Shortly after the Court of Appeal’s decision in PP v DD, a similar case was heard by Justice O’Connell in the Ontario Court of Justice. In M.-A.M. v J.C.M. , the father maintained that he was “not legally obligated to pay child support because the mother had engaged in a ‘premeditated theft of the father’s DNA’ during ‘a hostile sexual act of DNA theft leading to the birth of the child.” The parties in this case had had a brief relationship and lived together for approximately 6 months in 2013 (although the father denied this). According to the father, the “strict terms” of their sexual relationship were that “no form of the [father’s] DNA ejaculate was to enter [the mother’s] reproductive system”. Despite these supposedly strict terms, the parties did not use any form of contraception, except the “withdrawal” method; however, the father contended that the mother had told him she was “medically infertile”.

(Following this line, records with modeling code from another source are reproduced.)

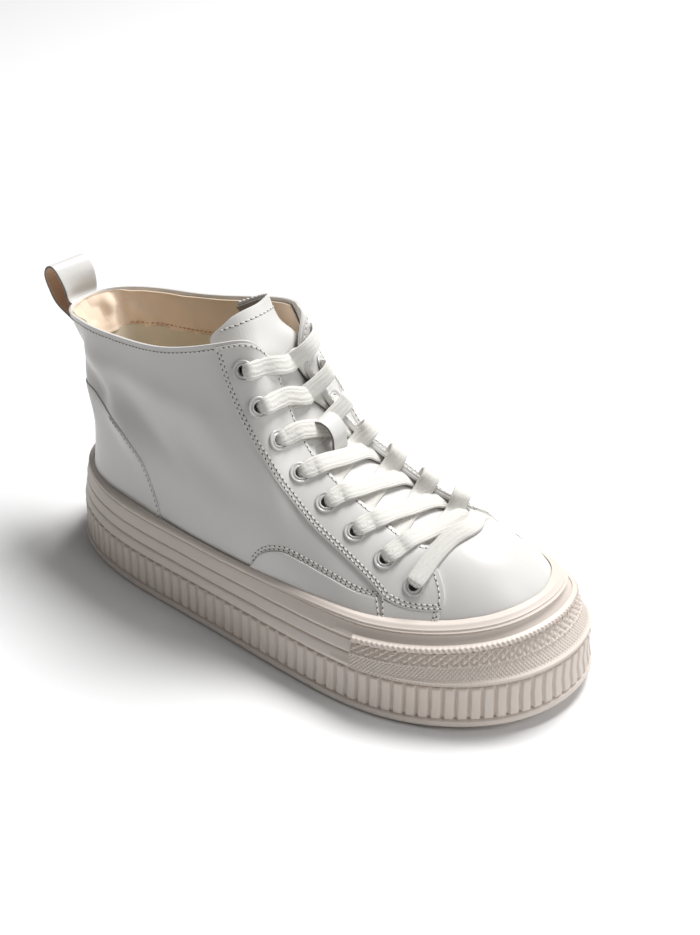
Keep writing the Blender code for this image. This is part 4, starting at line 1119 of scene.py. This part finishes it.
tongue_face = smooth_path(np.reshape(tongue_rows, (len(tongue_rows), -1)), UP).reshape(UP, ACROSS, 3)
tongue_out = unit(np.cross(np.gradient(tongue_face, axis=1), np.gradient(tongue_face, axis=0)))


def tongue_layer(name, depth, thick, material, nodes, teeth=0.0, short=0.0):
    """One layer of the tongue, depth millimetres under its face, ending a share short."""
    surface = tongue_face - depth * tongue_out

    def place(across, up):
        beside = np.clip(1 - across / CORNER_SHARE, 0, 1)
        up = up * (1 - CORNER_DROP * (1 - np.sqrt(1 - beside ** 2))) * (1 - short)
        j, i = across * (ACROSS - 1), up * (UP - 1)
        j0, i0 = np.minimum(j.astype(int), ACROSS - 2), np.minimum(i.astype(int), UP - 2)
        fj, fi = (j - j0)[:, None], (i - i0)[:, None]
        point = ((1 - fi) * ((1 - fj) * surface[i0, j0] + fj * surface[i0, j0 + 1])
                 + fi * ((1 - fj) * surface[i0 + 1, j0] + fj * surface[i0 + 1, j0 + 1]))
        pinked = (smooth_step((across - PINKED_FROM) / PINKED_OVER)
                  * smooth_step((up - PINKED_ROW) / PINKED_ROWS))
        point[:, 2] += teeth * saw(across * PINKING) * pinked
        return point
    piece = sheet(name, 4 * PINKING, 120, place)
    thicken(piece, thick)
    round_edges(piece, 0.3, 2, 55)
    done(piece, material, nodes, 50)


tongue_layer("tongue_leather", 0.0, 1.1, leather, ["tongue"], teeth=0.6)
tongue_layer("tongue_felt", 1.15, 1.8, felt, [], short=0.005)

# %% Stitches across the tongue's top
SEAM_ROW = 116
sew(smooth_path(tongue_face[SEAM_ROW, 2:-2], 120), smooth_path(tongue_out[SEAM_ROW, 2:-2], 120), 0.0)
print("tongue seam length (mm):", round(float(run_lengths(tongue_face[SEAM_ROW])[-1])))

# %% [markdown]
# ## Eyelets
# A pressed brass eyelet is a turned shape: barrel, rolled inner lip, shallow groove and rounded
# rim. A closed ring of points is its cut, and a spin about the Z axis turns it.

# %% One eyelet turned by a spin, then set on the facings
EYELET_CUT = [
    (2.35, -2.8), (2.35, 0.5), (2.48, 0.9), (2.8, 1.08), (3.15, 0.95), (3.4, 0.62), (3.65, 0.55), (3.9, 0.72),
    (4.25, 0.92), (4.65, 0.85), (4.95, 0.55), (5.02, 0.15), (4.8, -0.1), (2.95, -0.1), (2.9, -2.8),
]
FLANGE_RADIUS, FLANGE_SEAT = 5.0, 0.55
eyelet = primitive(bpy.ops.mesh.primitive_circle_add, vertices=len(EYELET_CUT), radius=0.01)
put_vertices(eyelet, [(r, 0.0, h) for r, h in EYELET_CUT])
only(eyelet)
bpy.ops.object.mode_set(mode="EDIT")
bpy.ops.mesh.select_all(action="SELECT")
bpy.ops.mesh.spin(steps=24, angle=2 * pi, center=(0, 0, 0), axis=(0, 0, 1))
bpy.ops.object.mode_set(mode="OBJECT")
close_up(eyelet)


def flange_rise(row, side):
    """How far the facing rises over the plane of an eyelet's flange within its radius."""
    centre, axis, _, _ = eyelet_frame(row, side)
    t, v = eyelet_place(row)
    around = np.linspace(-1, 1, 21)
    near = skin(side_t(t, side) + 0.6 * around[:, None], v + 0.15 * around[None, :])
    offset = near.reshape(-1, 3) - centre
    height = offset @ axis
    spread = np.linalg.norm(offset - height[:, None] * axis, axis=1)
    return height[spread < FLANGE_RADIUS].max()


eyelet_lift = {(row, side): FACING_LIFT + FLANGE_SEAT * flange_rise(row, side)
               for side in (-1, 1) for row in range(ROWS)}
turned_shape = vertices_of(eyelet) / MM
for side, word in SIDES:
    for row in range(ROWS):
        only(eyelet)
        bpy.ops.object.duplicate()
        rim = bpy.context.object
        rim.name = rim.data.name = "eyelet_ring_%s%d" % (word[0], row + 1)
        put_vertices(rim, set_on(turned_shape, eyelet_frame(row, side), eyelet_lift[row, side]))
        close_up(rim)
        done(rim, enamel, ["eyelet_%s%d" % (word[0], row + 1)], 60)
bpy.data.objects.remove(eyelet)
bpy.data.objects.remove(punch)

# %% [markdown]
# ## Laces
# One flat cotton lace goes through all sixteen eyelets. It lies straight across at the bottom,
# then every run comes up out of an eyelet, squeezed to the width of the hole, spreads to its
# full width on the facing, crosses the other run over the tongue and goes under the far facing
# to come up through the next eyelet. Each run is a flat oval swept along that path.

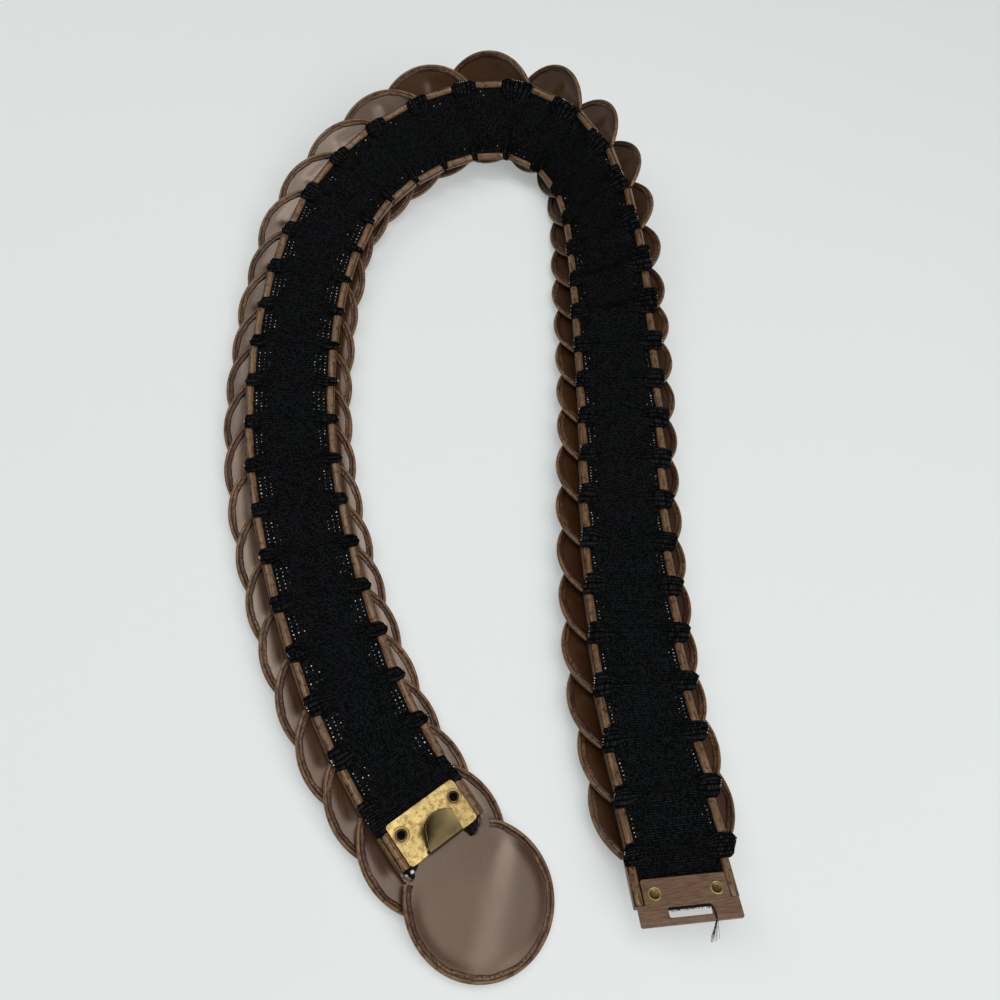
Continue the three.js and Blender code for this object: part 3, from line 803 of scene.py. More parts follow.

Unsurprisingly, Justice O’Connell rejected the father’s arguments, stating, “There is no legal basis for the father’s attempt to create a new defence to child support. The father’s claim that the mother committed a ‘hostile act of DNA theft’ does not alleviate his obligation to pay child support.” The judge went on to note that the only “defence” to child support is set out in s. 31(2) of the Family Law Act, which indicates that a parent is not obligated to support a child who is 16 year of age or older and has voluntarily withdrawn from parental control. Justice O’Connell further noted that the father did not dispute paternity and had made no attempt to pursue criminal charges against the mother for sexual assault or the alleged “DNA theft”, but instead appeared to be trying to create a new tort of “hostile sexual act of DNA theft” which: (a) did not exist; (b) would be outside the jurisdiction of the Ontario Court of Justice; and (c) would run counter to the Court of Appeal’s decision in PP v DD. Justice O’Connell ultimately dismissed the father’s claims, granting the mother’s motion for summary judgment, and ordering the father to pay child support.

Take-Away Points

All of the above can be boiled down to a few simple points.

1. Sex – Possible Pregnancy – When you engage in sexual intercourse, you are deemed to understand and accept that pregnancy and the birth of a child may result.

2. Every Parent has a Support Obligation – If you fit the statutory description of a “parent”, you have an obligation to support your child. Pursuant to s. 7(1) of the Children’s Law Reform Act, “parent” includes “[t]he person whose sperm resulted in the conception of a child conceived through sexual intercourse”.

3. Fault is Irrelevant – It does not matter whether you wanted to become a father or not. It does not matter whether you thought the mother was taking the pill, or that she said she was sterile, or that she said she did not want a baby. In most instances, if you had sex, and a child was born as a result, you have a child support obligation.

4. Civil Liability is not a Loophole to Avoid Child Support – Lawsuits commenced by unwilling fathers against allegedly dishonest mothers, both in Canada and in various other jurisdictions, have universally failed. Courts will not allow civil claims to override statutory child support obligations.

5. Condoms are Cheaper than Child Support – When you have sex, you are potentially writing a very large cheque to your romantic partner. Are you willing to take that risk?

2000 CanLII 22448 (ONSC) [Miller].
Miller at para 4.
2017 ONCA 180 [PP].
PP at para 54.
PP at paras 62-63.
R v Hutchinson, 2014 SCC 19.
PP at para 86.
2017 ONCJ 144 (MAM).
MAM at para 6.
Unless that person is a sperm donor, and this is made clear in a written agreement – see subsections 7(4) and (5).